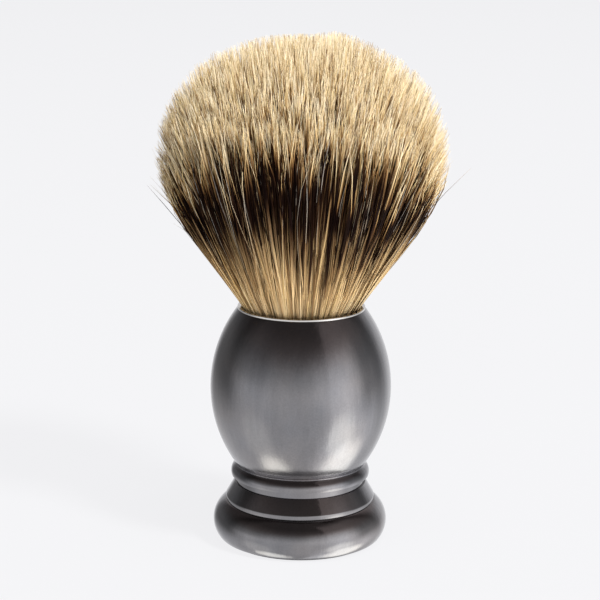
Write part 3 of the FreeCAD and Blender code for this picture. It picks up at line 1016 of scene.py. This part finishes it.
        points = self.node("GeometryNodePoints", None, {"Count": given("Hairs")})
        for name, value in (("root", mouth - lean * given("Root drop")), ("low_bend", low_bend),
                            ("bend", bend), ("tip", tip - tip_bend), ("tip_bend", tip_bend)):
            points = self.store(points, name, value)
        for name, value in (("thickness", thickness), ("shade", shade),
                            ("length", length - short + given("Root drop")),
                            ("tan_length", self.tan_length()),
                            ("cream_length", self.cream_length(tip_place, far))):
            points = self.store(points, name, value, "FLOAT")
        return points

    def straight_hair(self):
        """One hair, 1 unit long and 1 unit thick, with three sides."""
        hair = self.node("GeometryNodeMeshCylinder", {"fill_type": "NGON"},
                         {"Vertices": 3, "Side Segments": self.given("Segments"), "Radius": 1.0,
                          "Depth": 1.0}, "Mesh")
        x, y, z = self.split(self.node("GeometryNodeInputPosition"))
        hair = self.store(hair, "along", z, "FLOAT")
        hair = self.store(hair, "cross", self.vector(x, y, 0.0))
        return self.store(hair, "side", y.of("ARCTAN2", x) / (2 * math.pi) + 0.5, "FLOAT")

    def run_along(self, hairs):
        """0 at each hair's root and 1 at its tip."""
        low_end = self.node("GeometryNodeAttributeStatistic", {"data_type": "FLOAT"},
                            {"Geometry": hairs, "Attribute": self.named("along")}, "Min")
        return self.named("along") - low_end

    def bent(self, hairs, along):
        """The hairs, each bent along its own curve and tapered."""
        back = 1.0 - along
        shares = {"root": back ** 3.0, "low_bend": back * back * along * 3.0,
                  "bend": back * along * along * 3.0, "tip": along ** 3.0,
                  "tip_bend": along ** 4.0}
        terms = [self.named(name, "FLOAT_VECTOR") * share for name, share in shares.items()]
        taper = self.split(self.ramp(along, [(far, (thick,) * 3) for far, thick in TAPER]))[0]
        thick = self.named("cross", "FLOAT_VECTOR") * (self.named("thickness") * taper)
        return self.node("GeometryNodeSetPosition", None,
                         {"Geometry": hairs, "Position": sum(terms[1:], start=terms[0]) + thick})

    def mapped(self, hairs, along):
        """The hairs with the map that badger_hair reads: a strip of it for each shade, which
        runs from the root to the tip."""
        length, tan_end = self.named("length"), self.named("tan_length")
        run = along * length
        cream_start = (length - self.named("cream_length")).of("MAXIMUM", tan_end + 0.001)
        stage = (self.remap(run, 0.0, tan_end, 0.0, TAN_END, smooth=False)
                 + self.remap(run, tan_end, cream_start, 0.0, CREAM_START - TAN_END, smooth=False)
                 + self.remap(run, cream_start, length, 0.0, 1.0 - CREAM_START, smooth=False))
        cell = (self.named("shade") * (SHADES - 0.01)).of("FLOOR")
        column = (cell + SIDE_MARGIN + self.named("side") * (1.0 - 2 * SIDE_MARGIN)) / SHADES
        row = stage * (1.0 - 2 * END_MARGIN) + END_MARGIN
        return self.store(hairs, "OFBake", self.vector(column, row, 0.0), "FLOAT2", "CORNER")


def grow_hair_tree(sizes, counts):
    tree = HairTree(sizes, counts)
    hairs = tree.node("GeometryNodeInstanceOnPoints", None,
                      {"Points": tree.settle(), "Instance": tree.straight_hair()})
    hairs = tree.node("GeometryNodeRealizeInstances", None, {"Geometry": hairs})
    along = tree.run_along(hairs)
    hairs = tree.mapped(tree.bent(hairs, along), along)
    for name in ("root", "low_bend", "bend", "tip", "tip_bend", "thickness", "shade", "length",
                 "tan_length", "cream_length", "along", "cross", "side"):
        hairs = tree.node("GeometryNodeRemoveAttribute", None, {"Geometry": hairs, "Name": name})
    hairs = tree.node("GeometryNodeSetShadeSmooth", None, {"Geometry": hairs})
    hairs = tree.node("GeometryNodeRealizeInstances", None, {"Geometry": hairs})
    hairs = tree.node("GeometryNodeSetMaterial", None,
                      {"Geometry": hairs, "Material": tree.given("Hair")})
    tree.node("NodeGroupOutput", None, {0: hairs})
    return tree.made


def grow(group, name, finish, **changes):
    """Grows one piece of the knot, as a plain mesh."""
    owner = bpy.data.objects.new(name, bpy.data.meshes.new(name))
    scene.collection.objects.link(owner)
    modifier = owner.modifiers.new("hair", "NODES")
    modifier.node_group = group
    values = {**HAIR_COUNTS, **HAIR_SIZES, "Hair": finish, **changes}
    for item in group.interface.items_tree:
        if item.in_out == "INPUT":
            modifier[item.identifier] = values[item.name]
    bpy.context.view_layer.update()
    evaluated = owner.evaluated_get(bpy.context.evaluated_depsgraph_get())
    mesh = bpy.data.meshes.new_from_object(evaluated)
    mesh.name = name
    mesh.materials.clear()
    mesh.materials.append(finish)
    owner.modifiers.remove(modifier)
    owner.data = mesh
    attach(owner, "root")
    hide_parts("badger_hair")
    return owner


def build_hair():
    finish = badger_hair()
    group = grow_hair_tree(HAIR_SIZES, HAIR_COUNTS)
    for number in range(1, HAIR_PIECES + 1):
        grow(group, f"hair_{number}", finish, Seed=100 * number)


# ---------------------------------------------------------------------------------------------
# The whole brush
# ---------------------------------------------------------------------------------------------
add_camera()
build_world()
add_floor()
for lamp_name, where_and_how in LAMPS.items():
    add_lamp(lamp_name, *where_and_how)

alloy = smoked_alloy()
build_foot(alloy)
build_skirt(alloy)
build_bead(alloy)
build_grip(alloy)
build_cup(polished_lip())
build_pad(sheet_rubber("pad_rubber", PAD_GREY))

# The inner pieces keep their own solids and get a finish each.
steel = zinc_steel()
rubber = sheet_rubber("seal_rubber", SEAL_GREY)
inner_finishes = {
    "base_plate": steel, "balance_weight": steel, "tie_bolt": steel, "head_washer": steel,
    "nut_washer": steel, "clamp_nut": steel, "foot_seal": rubber, "bulb_seal": rubber,
    "knot_cement": cast_plug("clear_cement", CEMENT, 0.25),
    "knot_plug": cast_plug("cast_resin", RESIN, 0.3), "knot_binding": waxed_thread(),
}
for node, finish in inner_finishes.items():
    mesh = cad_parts[node].data
    mesh.materials.clear()
    mesh.materials.append(finish)

build_hair()
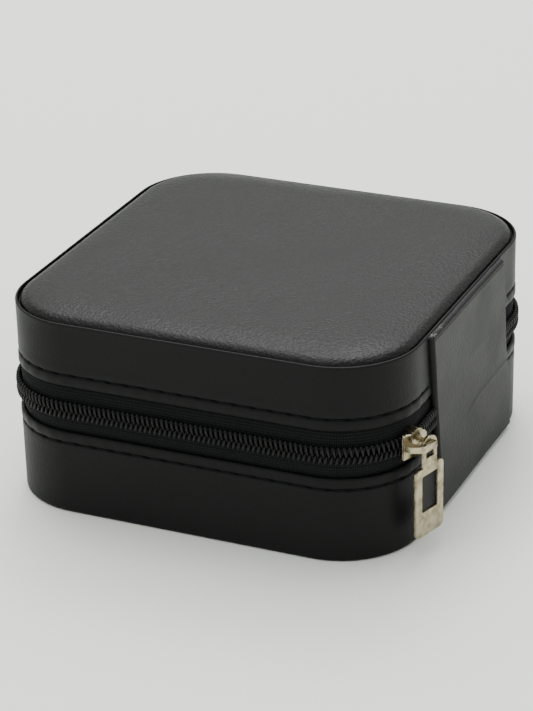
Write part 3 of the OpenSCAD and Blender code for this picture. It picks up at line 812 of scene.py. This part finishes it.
class CASE_OT_coils(bpy.types.Operator):
    """The two rows of the coil and the thread that sews them down"""

    bl_idname = "jewel_case.coils"
    bl_label = "Zip coil"

    def execute(self, context):
        k = sizes()
        nylon = finish("dyed_nylon_monofilament")
        thread = finish("bonded_polyester_thread")
        for name, way, begin, end, body, nodes in (
            ("lower_row", -1, 0, 1, "base", ["lower_coil", "lower_coil_ends"]),
            ("upper_row_right", 1, 0, 0.5, None, ["upper_coil_ends"]),
            ("upper_row_left", 1, 0.5, 1, "lid", ["upper_coil"]),
        ):
            coil = self.coil(name, way, k, begin, end)
            row = add_piece(name, coil, nylon, body, nodes)
            sewn = self.sewing(name + "_thread", way, k, begin, end)
            held = add_piece(name + "_thread", sewn, thread, body)
            if body is None:
                ride_lid_half(row)
                ride_lid_half(held)
        return {"FINISHED"}

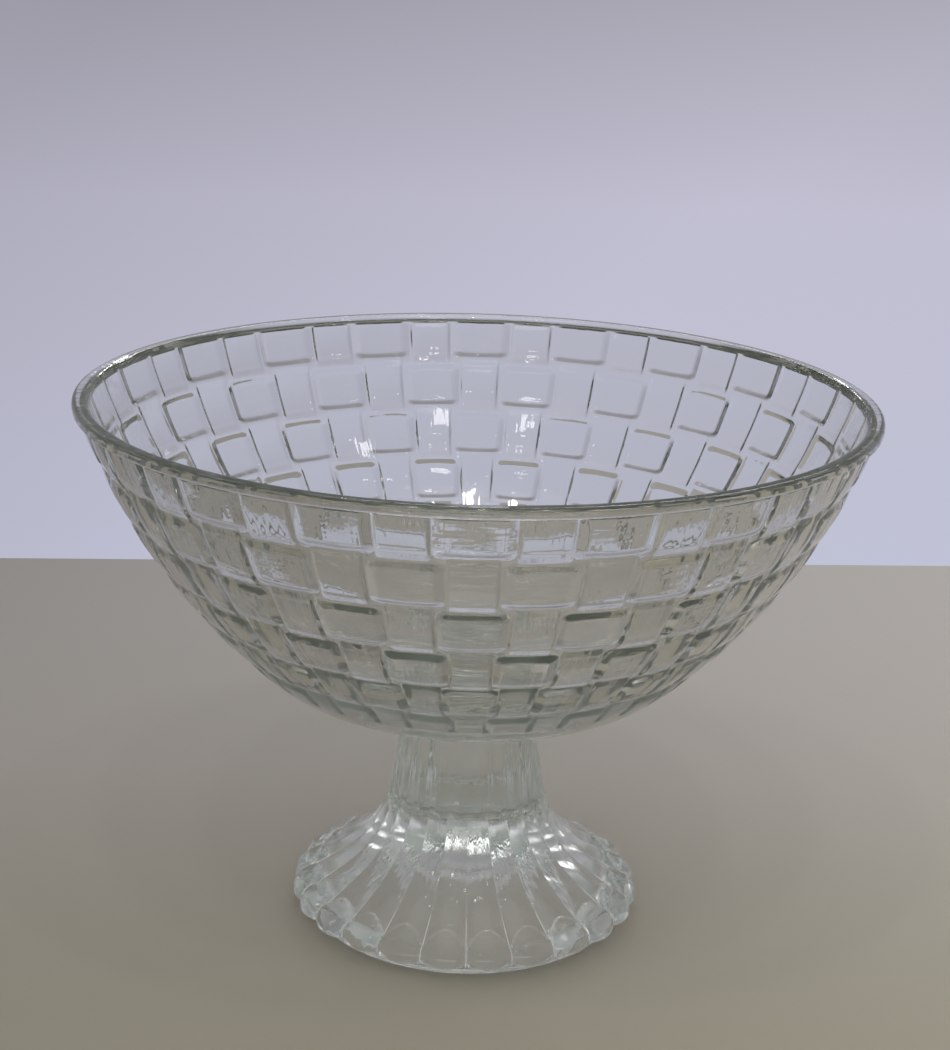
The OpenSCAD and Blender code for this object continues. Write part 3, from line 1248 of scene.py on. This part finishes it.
@dataclass(frozen=True)
class PhotoCamera:
    """The camera, at the photograph's viewing angle.

    Attributes:
        focal_px: Focal length in the photograph's pixels.
        distance: Distance in front of the bowl's axis.
        pitch: How far it looks down, in radians.
        roll: How far it leans to a side, in radians.
        clip: Nearest and farthest distance shown, in metres.
    """

    focal_px: float = 1971.9
    distance: float = 600.28
    height: float = 320.67
    pitch: float = 0.305015
    roll: float = 0.029982
    image_height: int = 1050
    sensor: float = 36.0
    clip: Span = (0.01, 20.0)

    def build(self) -> bpy.types.Object:
        """Places the camera and makes it the scene's own.

        Returns:
            The camera's object.
        """
        data = bpy.data.cameras.new("photo_camera")
        data.sensor_fit = "VERTICAL"
        data.sensor_height = data.sensor_width = self.sensor
        data.lens = self.focal_px / self.image_height * self.sensor
        data.clip_start, data.clip_end = self.clip
        camera = bpy.data.objects.new("photo_camera", data)
        bpy.context.scene.collection.objects.link(camera)
        level, up = Vector((1, 0, 0)), Vector((0, math.sin(self.pitch), math.cos(self.pitch)))
        ahead = Vector((0, math.cos(self.pitch), -math.sin(self.pitch)))
        right = level * math.cos(self.roll) + up * math.sin(self.roll)
        top = up * math.cos(self.roll) - level * math.sin(self.roll)
        turn = Matrix((right, top, -ahead)).transposed().to_4x4()
        camera.matrix_world = Matrix.Translation((0, -self.distance * MM, self.height * MM)) @ turn
        bpy.context.scene.camera = camera
        return camera


@dataclass
class Studio:
    """The table, the surround, the lamps and the camera."""

    table: TableTop = field(default_factory=TableTop)
    surround: Surround = field(default_factory=Surround)
    camera: PhotoCamera = field(default_factory=PhotoCamera)
    glass_bounces: int = 32
    lamps: tuple[Softbox, ...] = (
        Softbox("ceiling_left", (-0.5, -1.2, 1.62), (0.13, 0.11), 0.4),
        Softbox("ceiling_middle", (0.4, -1.24, 1.63), (0.13, 0.11), 0.4),
        Softbox("ceiling_right", (1.09, -0.71, 1.63), (0.13, 0.11), 0.4),
        Softbox("downlight_left", (-0.45, -0.85, 2.3), (0.08, 0.16), 2.4),
        Softbox("downlight_middle", (0.05, -0.95, 2.3), (0.08, 0.16), 2.4),
        Softbox("downlight_right", (0.5, -0.75, 2.3), (0.08, 0.16), 2.4),
        Softbox("back_strip", (0.35, 2.2, 1.35), (1.2, 0.14), 3.0, colour=(1.0, 1.0, 1.0)),
        Softbox("window_band", (0.0, -2.2, 0.42), (2.6, 0.42), 6.0, (0.0, 0.0, 0.16), (0.98, 0.99, 1.0)),
    )

    def build(self) -> None:
        """Sets up the stage."""
        for part in (self.table, self.surround, *self.lamps, self.camera):
            part.build()
        scene = bpy.context.scene
        scene.view_settings.view_transform = "Standard"
        scene.cycles.max_bounces = self.glass_bounces
        scene.cycles.transmission_bounces = self.glass_bounces
        scene.cycles.glossy_bounces = self.glass_bounces


def clear_leftovers() -> None:
    """Removes Blender's starting objects, so that only the frame is left."""
    kept = set(frame["bodies"].values()) | set(frame["nodes"].values())
    for old in [o for o in bpy.data.objects if o not in kept]:
        bpy.data.objects.remove(old)


def main() -> None:
    logging.basicConfig(level=logging.INFO, format="%(name)s: %(message)s")
    clear_leftovers()
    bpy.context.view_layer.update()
    Studio().build()
    for maker in (WovenBowl(), LobedPedestal(), BondFilm()):
        piece = maker.build()
        log.info("%s: %d faces", piece.name, len(piece.data.polygons))


if __name__ == "__main__":
    main()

______

● AIM: In the listing above, locate the line containing "The OpenSCAD and Blender code for this object" and the line containing "the scene's own.". Transcribe those two lines and everything between them, exactly as written.

● SOLVED EXERCISE:
The OpenSCAD and Blender code for this object continues. Write part 3, from line 1248 of scene.py on. This part finishes it.
@dataclass(frozen=True)
class PhotoCamera:
    """The camera, at the photograph's viewing angle.

    Attributes:
        focal_px: Focal length in the photograph's pixels.
        distance: Distance in front of the bowl's axis.
        pitch: How far it looks down, in radians.
        roll: How far it leans to a side, in radians.
        clip: Nearest and farthest distance shown, in metres.
    """

    focal_px: float = 1971.9
    distance: float = 600.28
    height: float = 320.67
    pitch: float = 0.305015
    roll: float = 0.029982
    image_height: int = 1050
    sensor: float = 36.0
    clip: Span = (0.01, 20.0)

    def build(self) -> bpy.types.Object:
        """Places the camera and makes it the scene's own.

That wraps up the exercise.